• _WRITTEN PROBLEM_
Write out every line of the material exactly as it appears.

• _DATA_
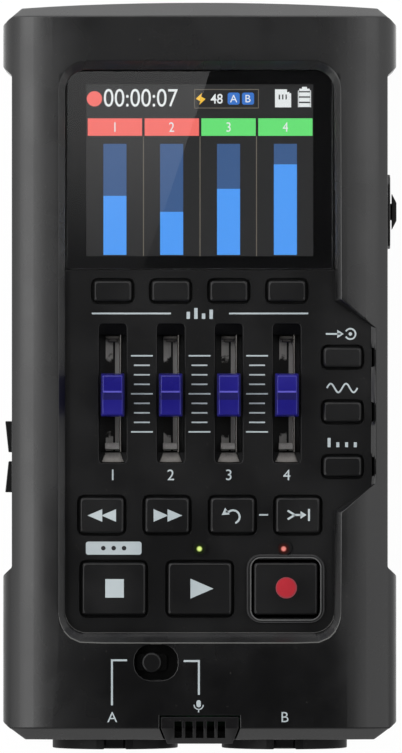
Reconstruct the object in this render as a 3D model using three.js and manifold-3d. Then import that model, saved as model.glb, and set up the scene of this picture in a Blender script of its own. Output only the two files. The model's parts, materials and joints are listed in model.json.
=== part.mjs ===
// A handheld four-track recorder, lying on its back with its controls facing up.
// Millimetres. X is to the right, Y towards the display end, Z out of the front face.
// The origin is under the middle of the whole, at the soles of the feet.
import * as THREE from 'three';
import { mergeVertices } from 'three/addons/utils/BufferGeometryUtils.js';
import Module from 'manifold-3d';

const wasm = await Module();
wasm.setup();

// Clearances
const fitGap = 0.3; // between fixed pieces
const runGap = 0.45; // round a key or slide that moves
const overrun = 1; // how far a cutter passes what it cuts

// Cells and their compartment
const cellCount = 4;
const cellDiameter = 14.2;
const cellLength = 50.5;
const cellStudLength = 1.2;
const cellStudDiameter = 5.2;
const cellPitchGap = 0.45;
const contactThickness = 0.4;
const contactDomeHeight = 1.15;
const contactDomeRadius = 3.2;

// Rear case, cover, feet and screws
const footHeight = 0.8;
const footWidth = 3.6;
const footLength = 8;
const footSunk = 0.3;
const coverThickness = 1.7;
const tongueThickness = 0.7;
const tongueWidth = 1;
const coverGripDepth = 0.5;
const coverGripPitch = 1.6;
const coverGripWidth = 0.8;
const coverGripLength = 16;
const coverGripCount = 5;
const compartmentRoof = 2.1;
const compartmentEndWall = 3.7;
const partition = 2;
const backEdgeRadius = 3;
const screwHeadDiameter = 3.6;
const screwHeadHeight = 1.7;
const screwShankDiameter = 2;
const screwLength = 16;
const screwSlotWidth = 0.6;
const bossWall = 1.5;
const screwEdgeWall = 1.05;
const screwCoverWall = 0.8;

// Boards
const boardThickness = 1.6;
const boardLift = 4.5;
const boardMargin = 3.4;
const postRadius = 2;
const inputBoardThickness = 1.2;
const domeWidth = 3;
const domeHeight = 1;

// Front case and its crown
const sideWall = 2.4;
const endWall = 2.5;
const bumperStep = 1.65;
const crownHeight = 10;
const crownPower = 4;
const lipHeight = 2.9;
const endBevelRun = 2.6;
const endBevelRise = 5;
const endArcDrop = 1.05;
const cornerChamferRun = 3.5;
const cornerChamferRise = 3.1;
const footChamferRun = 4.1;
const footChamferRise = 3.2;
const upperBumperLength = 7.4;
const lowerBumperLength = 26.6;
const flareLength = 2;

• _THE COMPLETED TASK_
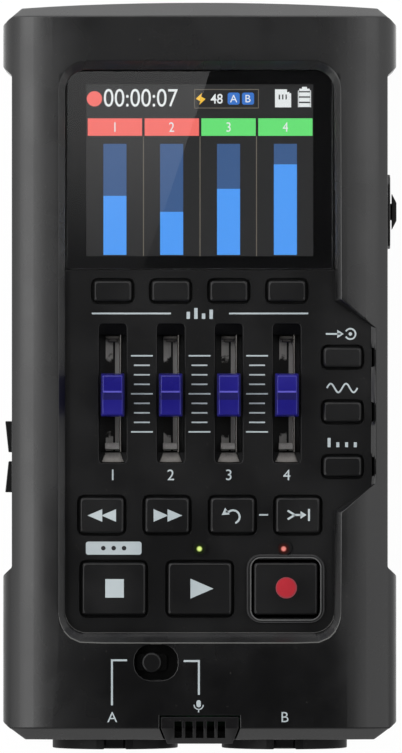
Reconstruct the object in this render as a 3D model using three.js and manifold-3d. Then import that model, saved as model.glb, and set up the scene of this picture in a Blender script of its own. Output only the two files. The model's parts, materials and joints are listed in model.json.
=== part.mjs ===
// A handheld four-track recorder, lying on its back with its controls facing up.
// Millimetres. X is to the right, Y towards the display end, Z out of the front face.
// The origin is under the middle of the whole, at the soles of the feet.
import * as THREE from 'three';
import { mergeVertices } from 'three/addons/utils/BufferGeometryUtils.js';
import Module from 'manifold-3d';

const wasm = await Module();
wasm.setup();

// Clearances
const fitGap = 0.3; // between fixed pieces
const runGap = 0.45; // round a key or slide that moves
const overrun = 1; // how far a cutter passes what it cuts

// Cells and their compartment
const cellCount = 4;
const cellDiameter = 14.2;
const cellLength = 50.5;
const cellStudLength = 1.2;
const cellStudDiameter = 5.2;
const cellPitchGap = 0.45;
const contactThickness = 0.4;
const contactDomeHeight = 1.15;
const contactDomeRadius = 3.2;

// Rear case, cover, feet and screws
const footHeight = 0.8;
const footWidth = 3.6;
const footLength = 8;
const footSunk = 0.3;
const coverThickness = 1.7;
const tongueThickness = 0.7;
const tongueWidth = 1;
const coverGripDepth = 0.5;
const coverGripPitch = 1.6;
const coverGripWidth = 0.8;
const coverGripLength = 16;
const coverGripCount = 5;
const compartmentRoof = 2.1;
const compartmentEndWall = 3.7;
const partition = 2;
const backEdgeRadius = 3;
const screwHeadDiameter = 3.6;
const screwHeadHeight = 1.7;
const screwShankDiameter = 2;
const screwLength = 16;
const screwSlotWidth = 0.6;
const bossWall = 1.5;
const screwEdgeWall = 1.05;
const screwCoverWall = 0.8;

// Boards
const boardThickness = 1.6;
const boardLift = 4.5;
const boardMargin = 3.4;
const postRadius = 2;
const inputBoardThickness = 1.2;
const domeWidth = 3;
const domeHeight = 1;

// Front case and its crown
const sideWall = 2.4;
const endWall = 2.5;
const bumperStep = 1.65;
const crownHeight = 10;
const crownPower = 4;
const lipHeight = 2.9;
const endBevelRun = 2.6;
const endBevelRise = 5;
const endArcDrop = 1.05;
const cornerChamferRun = 3.5;
const cornerChamferRise = 3.1;
const footChamferRun = 4.1;
const footChamferRise = 3.2;
const upperBumperLength = 7.4;
const lowerBumperLength = 26.6;
const flareLength = 2;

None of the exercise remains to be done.